Only *emergency personnel* and museum officials know the actual number of total available exit points (service doors, employee entrances, VIP entrances, emergency exits, and old secret entrances built by the monarchy, etc.). While public awareness of these exit points could provide additional strength to an evacuation plan, their use would simultaneously cause security concerns due to the lower or limited security postures at these exits compared with level of security at the four main entrances. Thus, when creating your model, your team should consider carefully when and how any additional exits might be utilized.
Your supervisor wants your ICM team to develop an emergency evacuation model that allows the museum leaders to explore a range of options to evacuate visitors from the museum, while also allowing emergency personnel to enter the building as quickly as possible. It is important to identify potential *bottlenecks* that may limit movement towards the exits. The museum emergency planners are especially interested in an adaptable model that can be designed to address a broad set of considerations and various types of potential threats.
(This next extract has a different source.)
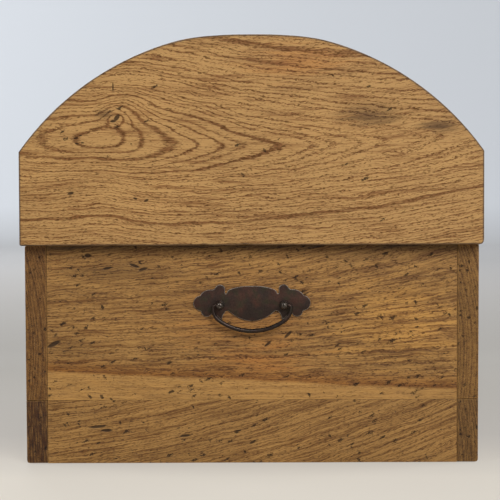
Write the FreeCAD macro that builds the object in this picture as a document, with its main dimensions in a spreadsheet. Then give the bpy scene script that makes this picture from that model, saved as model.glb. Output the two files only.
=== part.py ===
"""Oak ark chest: a boarded box with a coopered, arched lid and a drop handle on each end.

Frame, in millimetres: +Z up, X along the chest, Y across it. The front wall is at -Y and the hinges
are at +Y. The origin is the middle of the chest's footprint on the floor.
"""
import FreeCAD, Part
import math
import os
import Sketcher
from FreeCAD import Placement, Rotation, Vector

doc = FreeCAD.newDocument("ArkChest")

# ---------------------------------------------------------------- driving dimensions

DRIVING = {
    # box
    "body_length": 1000,
    "body_depth": 494,
    "body_height": 238,
    "wall_thickness": 24,
    "end_thickness": 24,
    "lower_board_height": 69,
    "arris": 1.2,
    "floor_thickness": 14,
    "floor_play": 0.5,
    "tongue_depth": 5,
    "tongue_thickness": 4.6,
    "groove_play": 0.2,
    "cleat_size": 20,
    "wall_peg_radius": 4,
    "wall_peg_length": 52,
    # lid
    "lid_end_overhang": 20,
    "lid_overhang": 3,
    "lid_gap": 0.3,
    "rim_height": 101,
    "rim_thickness": 24,
    "arch_rise": 125,
    "flat_top_width": 97,
    "stave_thickness": 18,
    "glue_gap": 0.1,
    "lid_end_thickness": 24,
    "stave_lap": 12,
    "back_corner_radius": 5,
    "rib_width": 24,
    "rib_depth": 40,
    "rib_foot_height": 60,
    "lid_peg_radius": 3,
    "lid_peg_length": 36,
    "rim_peg_pitch": 24,
    # drop handles
    "handle_height": 173,
    "post_spacing": 70,
    "post_reach": 10,
    "collar_radius": 5.2,
    "collar_height": 1.6,
    "ball_radius": 4.4,
    "ball_band": 3.8,
    "ball_under_bevel": 1.3,
    "ball_top_bevel": 1.9,
    "shank_radius": 2.4,
    "shank_play": 0.2,
    "bail_radius": 2.4,
    "bail_width": 84.8,
    "bail_drop": 28.2,
    "bail_arm": 3.5,
    "bail_corner_radius": 16,
    "bail_pin_radius": 1.7,
    "bail_pin_overrun": 1.2,
    "running_clearance": 0.05,
    "plate_length": 128,
    "plate_thickness": 2,
    "centre_lobe_half_width": 29,
    "centre_lobe_half_height": 19.2,
    "centre_lobe_lift": 1,
    "ear_radius": 6.2,
    "ear_lift": 16,
    "shoulder_radius": 9.5,
    "shoulder_lift": 7,
    "shoulder_inset": 17,
    "tip_radius": 8.2,
    "tip_lift": 1.8,
    "lower_lobe_radius": 6.2,
    "lower_lobe_drop": 6,
    "lower_lobe_inset": 16,
    "web_top": 12,
    "web_bottom": 7.5,
    "point_drop": 18,
    "point_half_width": 6.2,
    "washer_radius": 9,
    "washer_thickness": 1.2,
    "nut_radius": 6.4,
    "nut_thickness": 4,
    "shank_overrun": 1.5,
    # hinges
    "hinge_spacing": 600,
    "hinge_width": 70,
    "knuckle_gap": 0.4,
    "leaf_thickness": 3,
    "barrel_radius": 5,
    "barrel_clearance": 0.3,
    "neck_height": 4,
    "hinge_pin_radius": 3,
    "pin_head_radius": 4.6,
    "pin_head_height": 2.4,
    "wall_leaf_height": 58,
    "lid_leaf_height": 70,
    "leaf_corner_radius": 14,
    "nail_width": 4,
    "nail_length": 24,
    "nail_head_width": 10,
    "nail_head_flat": 3,
    "nail_head_height": 2,
    "nail_side_inset": 14,
    "nail_row_inset": 19,
    "nail_tip_inset": 14,
}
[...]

Each threat has the potential to alter or remove segments of possible routes to safety that may be essential in a single optimized route. Once developed, validate your model(s) and discuss how the Louvre would implement it.
Based on the results of your work, propose policy and procedural recommendations for emergency management of the Louvre. Include any applicable crowd management and control procedures that your team believes are necessary for the safety of the visitors. Additionally, discuss how you could adapt and implement your model(s) for other large, crowded structures.
## Glossary
- **Bottlenecks** – places where movement is dramatically slowed or even stopped.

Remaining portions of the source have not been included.